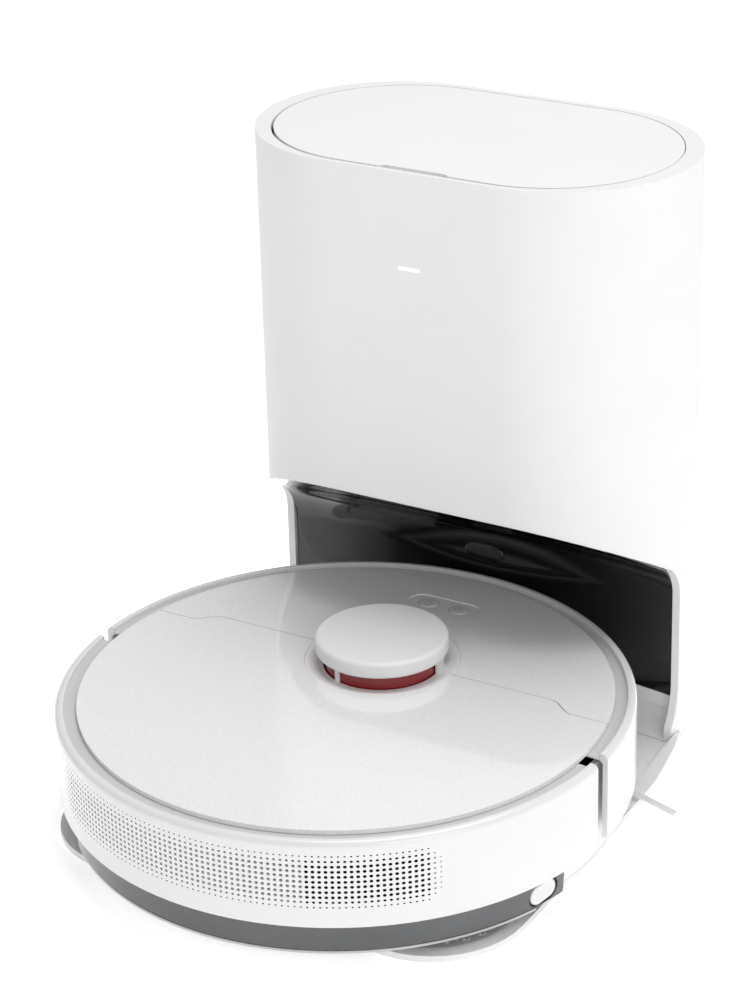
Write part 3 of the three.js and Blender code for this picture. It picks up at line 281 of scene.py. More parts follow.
@dataclass(frozen=True)
class Pile(Finish):
    """Short looped microfibre with a woven stripe along Y."""

    stripe: float = 9.0
    stripe_shade: str = "b9c3cc"

    def height(self, tree: bpy.types.NodeTree, where: bpy.types.NodeSocket) -> bpy.types.NodeSocket:
        """Return tufts about `grain` apart."""
        tufts = add_node(tree, "ShaderNodeTexVoronoi", {"Vector": where, "Scale": 1 / (self.grain * MM)})
        return tufts.outputs["Distance"]

    def tint(self, tree: bpy.types.NodeTree, where: bpy.types.NodeSocket) -> bpy.types.NodeSocket:
        """Return the ground colour with stripes `stripe` apart.

        Args:
            tree: The material's node tree.
            where: The vector that the pattern reads.

        Returns:
            The colour socket.
        """
        wave = add_node(
            tree,
            "ShaderNodeTexWave",
            {"Vector": where, "Scale": 0.314 / (self.stripe * MM), "Distortion": 1.5, "Detail Scale": 60.0},
            bands_direction="X",
        )
        band = add_node(tree, "ShaderNodeMapRange", {0: wave.outputs["Fac"], 1: 0.7, 2: 0.9})
        mixed = add_node(
            tree,
            "ShaderNodeMix",
            {0: band.outputs[0], 6: linear(self.colour), 7: linear(self.stripe_shade)},
            data_type="RGBA",
        )
        return mixed.outputs[2]


@dataclass(frozen=True)
class Etched(Finish):
    """A circuit board: solder mask over etched tracks, with bare pads."""

    pad: str = "c8a86a"

    def tint(self, tree: bpy.types.NodeTree, where: bpy.types.NodeSocket) -> bpy.types.NodeSocket:
        """Return tracks in squared cells and small pale pads.

        Args:
            tree: The material's node tree.
            where: The vector that the pattern reads.

        Returns:
            The colour socket.
        """
        tracks = add_node(
            tree, "ShaderNodeTexVoronoi", {"Vector": where, "Scale": 190.0}, distance="CHEBYCHEV",
            feature="DISTANCE_TO_EDGE"
        )
        cells = add_node(
            tree, "ShaderNodeTexVoronoi", {"Vector": where, "Scale": 260.0, "Randomness": 0.6},
            distance="CHEBYCHEV",
        )
        line = add_node(tree, "ShaderNodeMapRange", {0: tracks.outputs["Distance"], 1: 0.05, 2: 0.07})
        spot = add_node(
            tree, "ShaderNodeMapRange", {0: cells.outputs["Distance"], 1: 0.16, 2: 0.2, 3: 1.0, 4: 0.0}
        )
        mask = add_node(
            tree, "ShaderNodeMix", {0: line.outputs[0], 6: linear(self.shade), 7: linear(self.colour)},
            data_type="RGBA"
        )
        mixed = add_node(
            tree, "ShaderNodeMix", {0: spot.outputs[0], 6: mask.outputs[2], 7: linear(self.pad)},
            data_type="RGBA",
        )
        return mixed.outputs[2]


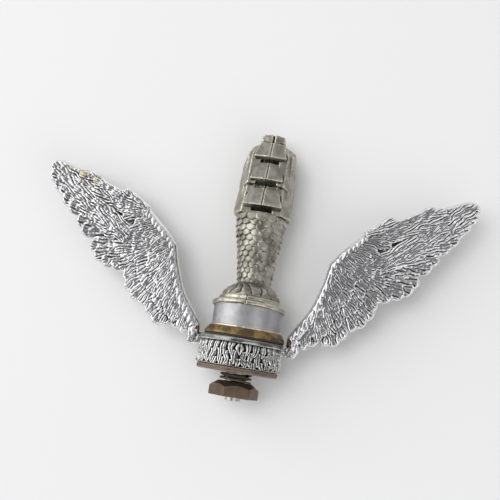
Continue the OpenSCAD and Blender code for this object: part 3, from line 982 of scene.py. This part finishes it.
##########
WHAT TO PRODUCE: Please repeat the listing above in full and exactly.

EXERCISE OUTPUT:
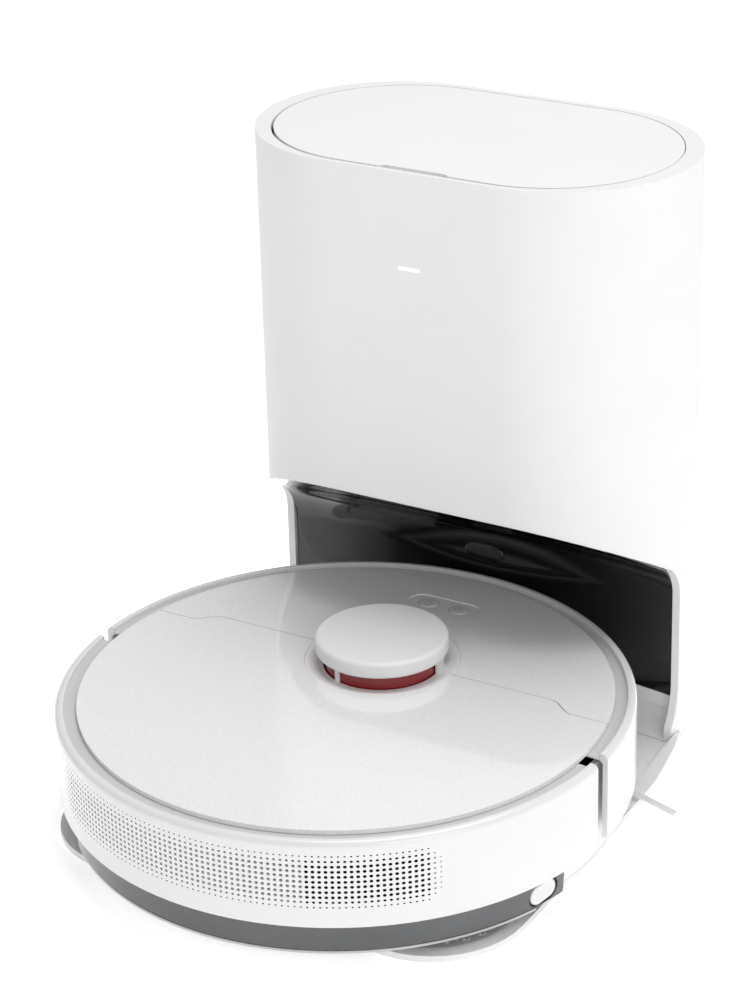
Write part 3 of the three.js and Blender code for this picture. It picks up at line 281 of scene.py. More parts follow.
@dataclass(frozen=True)
class Pile(Finish):
    """Short looped microfibre with a woven stripe along Y."""

    stripe: float = 9.0
    stripe_shade: str = "b9c3cc"

    def height(self, tree: bpy.types.NodeTree, where: bpy.types.NodeSocket) -> bpy.types.NodeSocket:
        """Return tufts about `grain` apart."""
        tufts = add_node(tree, "ShaderNodeTexVoronoi", {"Vector": where, "Scale": 1 / (self.grain * MM)})
        return tufts.outputs["Distance"]

    def tint(self, tree: bpy.types.NodeTree, where: bpy.types.NodeSocket) -> bpy.types.NodeSocket:
        """Return the ground colour with stripes `stripe` apart.

        Args:
            tree: The material's node tree.
            where: The vector that the pattern reads.

        Returns:
            The colour socket.
        """
        wave = add_node(
            tree,
            "ShaderNodeTexWave",
            {"Vector": where, "Scale": 0.314 / (self.stripe * MM), "Distortion": 1.5, "Detail Scale": 60.0},
            bands_direction="X",
        )
        band = add_node(tree, "ShaderNodeMapRange", {0: wave.outputs["Fac"], 1: 0.7, 2: 0.9})
        mixed = add_node(
            tree,
            "ShaderNodeMix",
            {0: band.outputs[0], 6: linear(self.colour), 7: linear(self.stripe_shade)},
            data_type="RGBA",
        )
        return mixed.outputs[2]


@dataclass(frozen=True)
class Etched(Finish):
    """A circuit board: solder mask over etched tracks, with bare pads."""

    pad: str = "c8a86a"

    def tint(self, tree: bpy.types.NodeTree, where: bpy.types.NodeSocket) -> bpy.types.NodeSocket:
        """Return tracks in squared cells and small pale pads.

        Args:
            tree: The material's node tree.
            where: The vector that the pattern reads.

        Returns:
            The colour socket.
        """
        tracks = add_node(
            tree, "ShaderNodeTexVoronoi", {"Vector": where, "Scale": 190.0}, distance="CHEBYCHEV",
            feature="DISTANCE_TO_EDGE"
        )
        cells = add_node(
            tree, "ShaderNodeTexVoronoi", {"Vector": where, "Scale": 260.0, "Randomness": 0.6},
            distance="CHEBYCHEV",
        )
        line = add_node(tree, "ShaderNodeMapRange", {0: tracks.outputs["Distance"], 1: 0.05, 2: 0.07})
        spot = add_node(
            tree, "ShaderNodeMapRange", {0: cells.outputs["Distance"], 1: 0.16, 2: 0.2, 3: 1.0, 4: 0.0}
        )
        mask = add_node(
            tree, "ShaderNodeMix", {0: line.outputs[0], 6: linear(self.shade), 7: linear(self.colour)},
            data_type="RGBA"
        )
        mixed = add_node(
            tree, "ShaderNodeMix", {0: spot.outputs[0], 6: mask.outputs[2], 7: linear(self.pad)},
            data_type="RGBA",
        )
        return mixed.outputs[2]


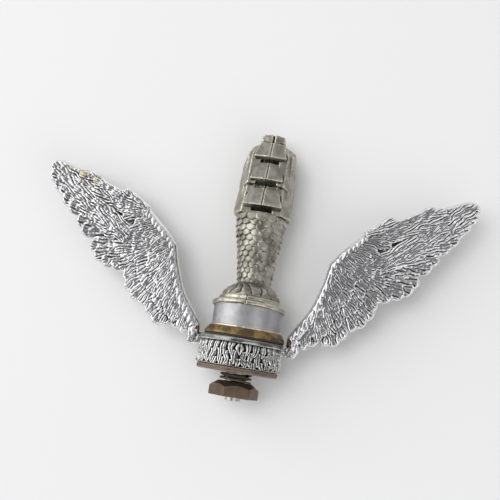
Continue the OpenSCAD and Blender code for this object: part 3, from line 982 of scene.py. This part finishes it.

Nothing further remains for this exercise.